Influence of the laser-beam intensity distribution on the performance of directed energy deposition of an axially fed metal powder

Abstract

This paper investigates the influence of laser-beam intensity distribution (LBID) on the performance of the annular laser-beam directed energy deposition (DED) process with axial powder delivery. Three different LBIDs: Gaussian-like (G-LBID), top-hat-like (TH-LBID) and ring (R-LBID) at two LBID diameters were used. The process performance was characterised qualitatively in terms of the melt-pool shape and the process stability and quantitatively by powder-catchment efficiency, selected geometrical and metallurgical properties of the clad.
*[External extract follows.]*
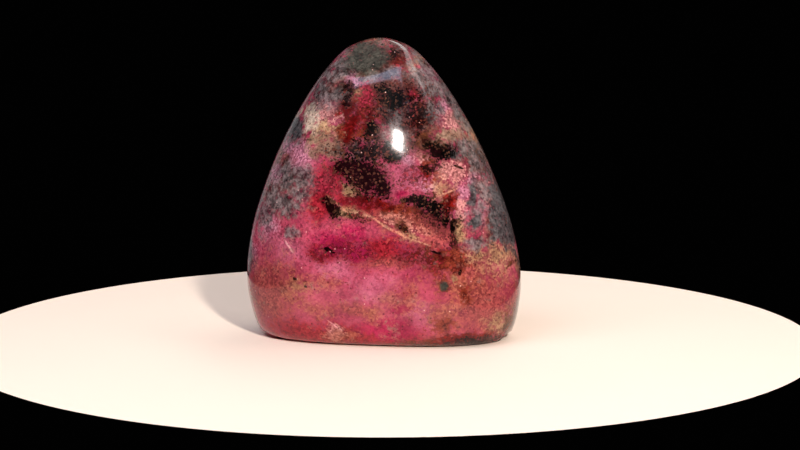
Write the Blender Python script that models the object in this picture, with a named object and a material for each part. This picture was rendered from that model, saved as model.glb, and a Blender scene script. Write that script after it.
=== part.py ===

The observed influence of LBID on process performance, as determined by the relationship between LBID and powder stream density distribution (PSDD), decreased with increasing mean surface-energy density and was more significant at larger LBID diameter. The highest powder-catchment efficiencies (90% and 87%) were achieved with the G-LBID and TH-LBID, whose high-intensity centre is aligned with the peak of the Gaussian-like PSDD. A lower powder-catchment efficiency of 77% was achieved with the R-LBID, whose high-intensity region is located at the edge of the melt pool with minimum powder density. However, this also results in the highest and most uniform dilution, the highest metallurgical bond ratio and the lowest lack of fusion porosity at the clad-substrate interface. In addition, the process was stable at the lower values of mean surface-energy density with R-LBID, while balling instability was observed with G-LBID and TH-LBID. It can be concluded that the use of R-LBID at lower values of mean surface-energy density improves the performance of the DED process with axial powder feed in terms of process stability and metallurgical properties of the clad.